Los Angeles, a liberal hotspot, barely approved a vote to hold the event at all because the link to Lenin was so well known then. And only after asking organizers to move the date in the future.

They never did. But they have fooled the types who create Snopes posts into thinking it was a coincidence, by simply quoting people behind it who later stated it was a coincidence. That is like quoting Lenin saying he was not a mass-murdering sociopath and claiming that debunks all of the dead bodies. Mimicking the tactics of Big Tobacco, the anti-science activism movement - at its core what Earth Day is, with their opposition to nuclear, natural gas, GMOs, etc. - grooms the young. As they did the very first Earth Day. And groomed young people grow up to believe the best intentions claimed by organizers despite evidence they were duped.


Oddly, since these folks are all in their 60s now, young activists of today label them sexist, racist, greedy leeches who didn't care about anything but themselves. 

I don't really care about how much the people behind Earth Day now or then love communism. I only care that they lie about it. Those that are not lying are ignorant of their own history. Though old politicians knew it in 1970, the young communists who organized the event did not know that was Lenin's 100th birthday? Seriously? Denis Hayes, student body president at Stanford and an avowed communist, was unaware? Professor Paul Ehrlich, the chief academic opponent of capitalism in the 1960s and '70s, was unaware? Hayes, so learned and crafty he got the Democratic Mayor of New York City to give them Central Park, a short walk from the NBC, ABC, and CBS networks for easy coverage, was so clueless about Lenin's 100th birthday that we should believe he randomly chose a bizarre Wednesday in late April?(1)

Even the New York Times, which called Hayes the "Angry Coordinator of Earth Day", included his communist talking points in their article about the event.(2) And they had been buying ads in the paper to promote it, so it was their target demographic.

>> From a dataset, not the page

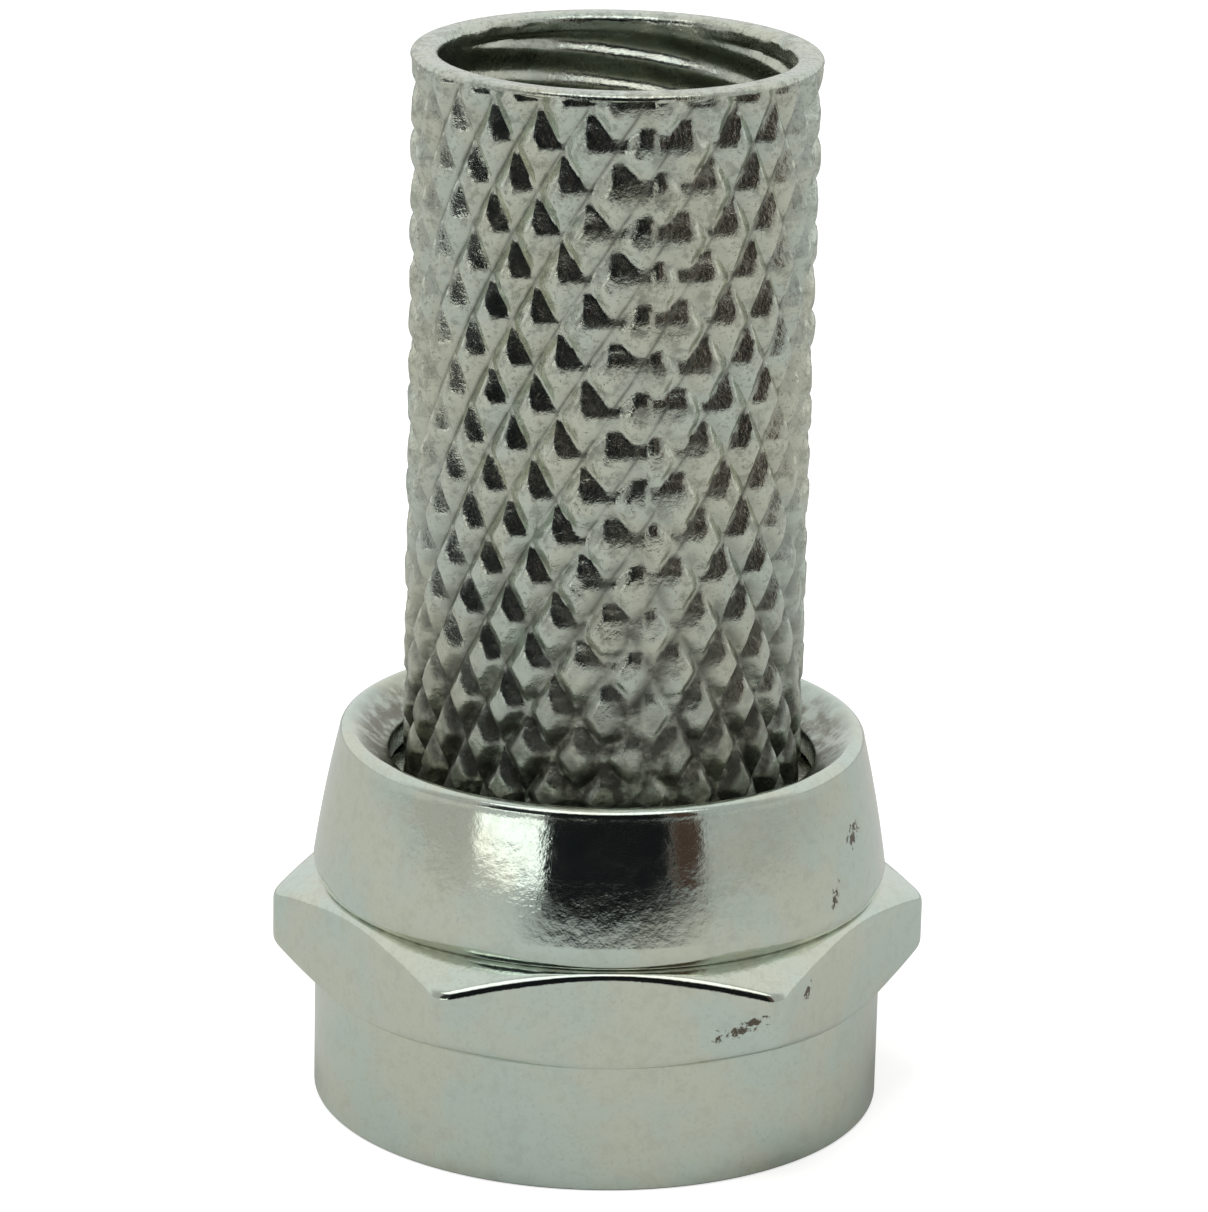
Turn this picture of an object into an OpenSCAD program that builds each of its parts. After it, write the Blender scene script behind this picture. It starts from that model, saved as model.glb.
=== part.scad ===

The communism link became even better known afterward because at the time there were plenty of non-communists interested in environmentalism. Solar power meant being free from government control so Libertarians who opposed command-and-control economic systems embraced it. They became queasy as the green movement turned "red." African-Americans who cared about pollution also became concerned at how much the Earth Day narrative focused on communism and that it was dominated by white kids talking about polluted rivers, when black people were concerned about the much greater problem of pollution from sewers.


After the USSR fell, environmentalism stopped promoting things like bottle bills and other consumer-driven approaches to recycling and began promoting government control and mandatory separation. Today, garbage is California's 5th largest export to China, where we pretend it is being recycled, because government cannot do it as well as the free market did. And consumers participated far more readily with deposits than they do now, where every greasy pizza box is thrown into a blue bin.

Like April 22nd, Earth Day leadership's dismissal of pollution that people of color face never changed. Like the Lenin connection, the dominance of wealthy people and their agenda gets "whitewashed" in Earth Day celebrations even now. They can't run from their legacy, especially when they do everything they can to remind us of it by holding it on April 22nd each year. There are few things Lenin hated more than people of color, as communist persecution of minorities showed the world to great horror.

NOTES:

(1) It defies belief. The only one who might have been a clueless dupe was Democratic Senator Gaylord Nelson. Economists said that about him anyway.

(2) They even repeated his belief in the communist trope that capitalism was causing Global Cooling, which the environmental movement also denies today was ever believed by anyone. Except prominent ecologist and Earth Day supporter Kenneth Watt stated it in interviews in every progressive publication. As did all of Earth Day leadership. It was also popular in Russia right up until the 1990s - when communism ended.